Ze schokschoudert. Dat weet ze eigenlijk niet.

 

Met haar vader rijdt Tes naar Limburg. Het polderlandschap maakt plaats voor het rivierengebied. Ze steken het water drie keer over en dan verschijnen de eerste heuvels, dorpen en vakwerkhuizen. Het is winter en het landschap valt haar een beetje tegen. Op deze grauwe dag ogen de heuvels niet bijzonder en de eigenaar van de winkel van het benzinestation reageert nors op haar vrolijk ‘Gooiendaag!’.

Haar tante wacht hen bij de ingang op. Het kerkhof is mooi, met de dikke, oude bomen en haar moeder heeft het beste plekje, met een weids uitzicht over de heuvels waar ze zo van hield. Dat heeft Angela goed geregeld. Het roze marmer van de grafsteen is subtiel dooraderd en puntgaaf. Rechtsonder de naam MEDI VAN DER ZEE en de data 26-09-1970 * 26-09-2010 in dubbel reliëf, daarnaast de gestileerde eekhoorn met de eikel in zijn voorpoten.

Tes heeft de hele week op haar toespraak geoefend, maar de lange tekst, die ze de afgelopen vrije dagen in elkaar heeft gedraaid, lost op in het niets zodra ze haar mond opendoet. In plaats daarvan komen er tranen en nog meer tranen. Ze druppelen op het marmer en lijken erdoor opgenomen te worden. Tranen die het laatste restje schuldgevoel verjagen.

‘Het was gewoon pech,’ snikt ze. ‘Hele domme pech, maar wel gewoon pech.’

Haar tante slaat een arm om haar heen. ‘Ja, lieverd, gewoon pech.’

‘Ze is dood. Ik kan haar nooit meer zien.’

Haar vader legt na enige aarzeling ook een arm om haar schouders. Zo staat ze aan het graf van haar moeder met haar tante links en haar vader rechts van haar, geborgen maar ook in de wetenschap dat ze er op een bepaalde manier altijd alleen voor zal blijven staan.

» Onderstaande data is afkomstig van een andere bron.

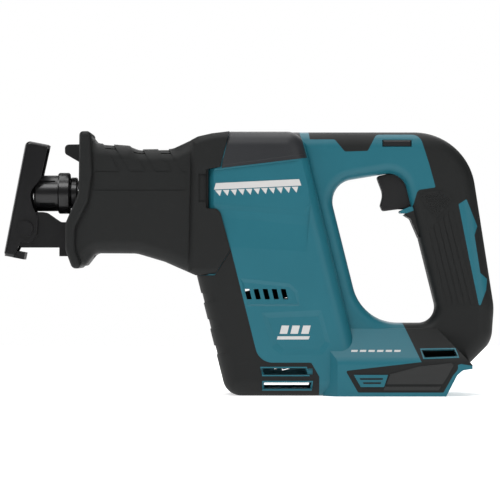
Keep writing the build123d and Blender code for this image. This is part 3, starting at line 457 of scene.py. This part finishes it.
def drape(mesh, tree, side, sink, height):
    """Lays a mesh drawn flat in the side view on a surface: y 0 sinks into it, y 1 stands proud of it."""
    for v in mesh.vertices:
        hit, normal = spot_on(tree, side, v.co.x, v.co.z)
        v.co = hit + normal * (height * v.co.y - sink * (1 - v.co.y))
    mesh.update()


def cut_cells(form, step):
    """Cuts a flat mesh in the side view into square cells."""
    for axis in (0, 2):
        low = min(v.co[axis] for v in form.verts)
        high = max(v.co[axis] for v in form.verts)
        normal = (1, 0, 0) if axis == 0 else (0, 0, 1)
        for k in range(1, int((high - low) / step) + 1):
            place = [0, 0, 0]
            place[axis] = low + k * step
            geometry = form.verts[:] + form.edges[:] + form.faces[:]
            bmesh.ops.bisect_plane(form, geom=geometry, plane_co=place, plane_no=normal)


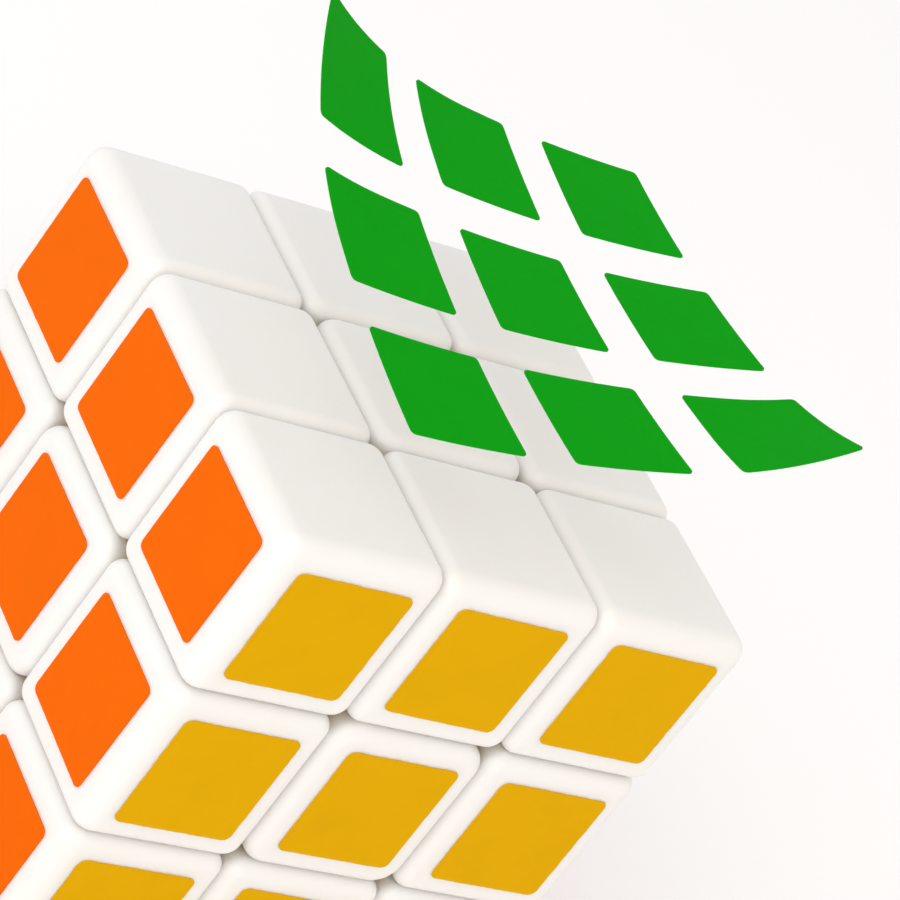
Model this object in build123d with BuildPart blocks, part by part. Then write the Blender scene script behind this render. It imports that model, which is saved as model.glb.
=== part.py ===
from build123d import *
import os
from math import degrees, radians, sin, sqrt, tan

os.makedirs("parts", exist_ok=True)

# ---------------------------------------------------------------- driving dimensions, mm
CUBE = 57.0                  # across the flats of the closed cube
LAYERS = 3                   # layers along each axis
HALF = CUBE / 2
PITCH = CUBE / LAYERS        # one cubie cell
CUT = PITCH / 2              # plane between the middle and an outer layer
GAP = 0.1                    # half of the running gap between two caps
CAP_OUT = CUT - GAP          # side of a cap that belongs to a middle layer
CAP_IN = CUT + GAP           # side of a cap that belongs to an outer layer

WALL = 1.5                   # moulded wall of every cap
CUBE_EDGE_R = 2.0            # rounding along the twelve long edges of the cube
SEAM_R = 1.5                 # shoulder beside each seam
CELL_CORNER_R = 1.9          # plan rounding of a cap where four cells meet
CENTRE_CORNER_R = 3.0        # the same on the six centre caps, which are rounder

# The turning joint: caps stay outside one sphere, feet stay inside it and reach
# under the neighbouring caps, so a turning layer keeps its neighbours in.
CAP_FLOOR_R = 22.7           # underside of every cap
FOOT_TOP_R = 22.4            # top of every foot
FOOT_BOTTOM_R = 13.5         # underside of every foot
FOOT_WALL = 1.5              # moulded wall of a foot, which is open towards the core
FOOT_CUT = 6.0               # plane between two feet
FOOT_OUT = FOOT_CUT - GAP
FOOT_IN = FOOT_CUT + GAP
FIT = 0.05                   # gap of a glued or snapped joint
SHOULDER_R = CAP_FLOOR_R - FIT / 2
PEG_TOP_R = 25.5             # how far a foot's peg rises inside its cap
REACH = 40.0                 # longer than any radius used in the cube

STEM_R = 5.85                # round stem of a centre, which turns between the feet
STEM_BOTTOM = 12.7
HUB_TOP = 24.45              # top of the centre hub, where its cap snaps on
POCKET_R = 4.1               # spring pocket in the hub
POCKET_FLOOR = 14.3
CAP_BASE = HUB_TOP + FIT     # underside of the centre cap
SPIGOT_BOTTOM = 22.9
SPIGOT_WALL = 0.7

CORE_R = 7.5
ARM_R = 4.5
ARM_END = 12.4
ARM_BORE_R = 1.48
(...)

‘Nee,’ zegt hij ten slotte. ‘Ze komt niet terug.’

Over het graf van haar moeder kijkt Tes naar de andere graven en de heuvels in de verte. Een zwerm vogels trekt over. Ze weet niet of ze naar het zuiden of naar het noorden gaan, of ze te laat zijn of misschien veel te vroeg.

Ja, je bent dood, maar je hebt me alles geleerd wat ik weten moet. Je zit in mijn hart voor altijd. Bij elke stap die ik zet en elke hap lucht die ik inadem, ben jij erbij.

Ze legt een hand op het marmer, dat veel minder koud aanvoelt dan ze had verwacht. ‘Ik hou van je, mama. Adie.’